168 Conn. App. 735
Conn. App. Ct.2016Background
- Steven Sewell was convicted by a jury of first‑degree assault, conspiracy to commit first‑degree assault, and illegal possession of a pistol; he stipulated to a firearms felony and received a 25‑year sentence.
- At trial the state late disclosed two witnesses known by nicknames ("Yummy"/Angel Ogman and "D‑Woo"/Darryl Wilson); Ogman testified she saw Sewell near the victim and that he confessed to shooting the victim.
- Sewell unsuccessfully moved for mistrials at trial based on the late disclosure; the trial court granted time for defense to prepare cross‑examination of Ogman and Wilson.
- Sewell filed a habeas petition alleging trial counsel was ineffective for failing to investigate witnesses (particularly Ogman), obtain statements, prepare adequately, communicate plea options, and present defense witnesses.
- The habeas court found defense counsel conducted a reasonable investigation, engaged in extensive cross‑examination of key witnesses, and that Sewell failed to show additional investigation would have produced evidence altering the verdict.
- The habeas court denied relief; on appeal the Connecticut Appellate Court affirmed, addressing only the prejudice prong of Strickland and concluding Sewell failed to prove prejudice from counsel’s conduct.
Issues
| Issue | Plaintiff's Argument | Defendant's Argument | Held |
|---|---|---|---|
| Whether trial counsel rendered ineffective assistance by failing to investigate and prepare regarding Ogman ("Yummy") | Sewell: counsel failed to investigate Ogman, obtain statements, and prepare cross‑examination, causing prejudice | Commissioner: counsel conducted reasonable investigation, received recess to prepare, and cross‑examined witnesses vigorously | Held: No prejudice proven; habeas court’s finding that counsel’s performance was adequate was upheld |
| Whether late disclosure of witness deprived Sewell of fair trial | Sewell: late ID of Ogman surprised defense and impaired trial preparation | Commissioner: trial court mitigated surprise by granting time; other evidence corroborated Ogman | Held: On direct appeal this court previously held late disclosure did not prejudice defendant; habeas court relied on same absence of prejudice |
| Whether counsel’s alleged poor communication about plea offers prejudiced Sewell | Sewell: better communication/investigation would have led him to accept plea or pursue other defense strategy | Commissioner: counsel did not receive substantive plea offers beyond general discussions; counsel and client communicated and maintained position of innocence | Held: Claim not raised below and/or not shown at habeas; appellate court declined to review some plea‑related claims; no prejudice found |
| Whether habeas court erred in its credibility and factual findings on counsel’s performance | Sewell: trial counsel’s testimony and record show deficient performance | Commissioner: habeas court as factfinder credited counsel’s efforts and cross‑examination record supports that finding | Held: Appellate court will not disturb habeas factual findings absent clear error; no clear error was shown |
Key Cases Cited
- Strickland v.

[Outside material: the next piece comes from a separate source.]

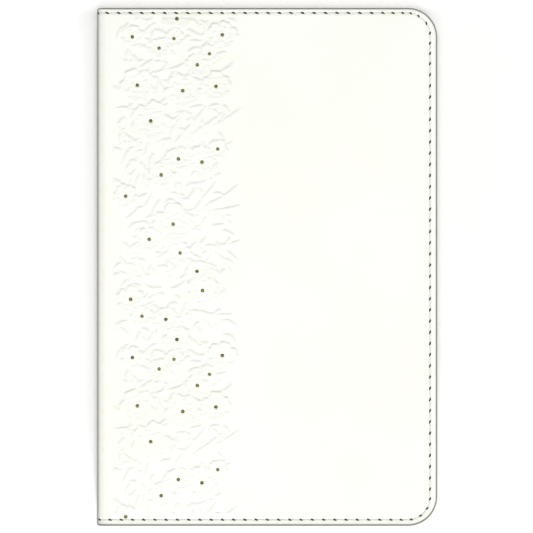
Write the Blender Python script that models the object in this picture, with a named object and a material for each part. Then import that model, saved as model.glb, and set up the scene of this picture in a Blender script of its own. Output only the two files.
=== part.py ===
"""Prayer book: a thick pocket book, sewn in sections, in a limp stitched cover of imitation leather.

Metres. The closed book lies on its back cover, with +Z up through the front cover, +Y towards the head
and +X towards the fore-edge. The origin is the middle of the resting face. All the hinge lines run along
Y just outside the spine: the book opens at its middle leaves, and each cover swings about its own edge of
the spine. Each half of the book is the same set of pieces, laid down from its own cover inwards.
"""

import math

import bmesh
import bpy
from mathutils import Vector

MM = 0.001

# Overall sizes of the closed book
COVER_WIDTH = 117 * MM  # back of the spine to the fore-edge of the covers
COVER_HEIGHT = 178 * MM
BOOK_THICKNESS = 24 * MM
FORE_CORNER = 10 * MM  # radius of the covers' two fore-edge corners
SPINE_CORNER = 0.5 * MM

# The gap that neighbouring solids keep, and how far the hinge lines stand off what turns about them
GAP = 0.3 * MM
HINGE_CLEARANCE = 0.3 * MM

# Cover: padded skin turned in over a thin board, and a lining inside
SKIN = 0.9 * MM
BOARD = 0.6 * MM
TURN_IN = 0.3 * MM  # skin folded over onto the inner side, as thick as the lining beside it
TURN_IN_WIDTH = 12 * MM
BEHIND_SEAM = 0.6 * MM  # solid folded skin between the seam's groove and the board's pocket
FLEXIBLE_STRIP = 5 * MM  # from the back of the spine to the board, where the cover bends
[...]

Washington, 466 U.S. 668 (1984) (two‑prong test for ineffective assistance: deficient performance and prejudice)
- Thiersaint v. Commissioner of Correction, 316 Conn. 89 (2015) (applying Strickland standard in Connecticut)
- Diaz v. Commissioner of Correction, 125 Conn. App. 57 (2010) (standard of review for habeas ineffective assistance claims)
- Holley v. Commissioner of Correction, 62 Conn. App. 170 (2001) (burden on petitioner to show benefit of additional investigation)
- Hamlin v. Commissioner of Correction, 113 Conn. App. 586 (2009) (petitioner must prove both Strickland prongs)
- Hankerson v. Commissioner of Correction, 150 Conn. App. 362 (2014) (issues not raised before habeas court are generally barred on appeal)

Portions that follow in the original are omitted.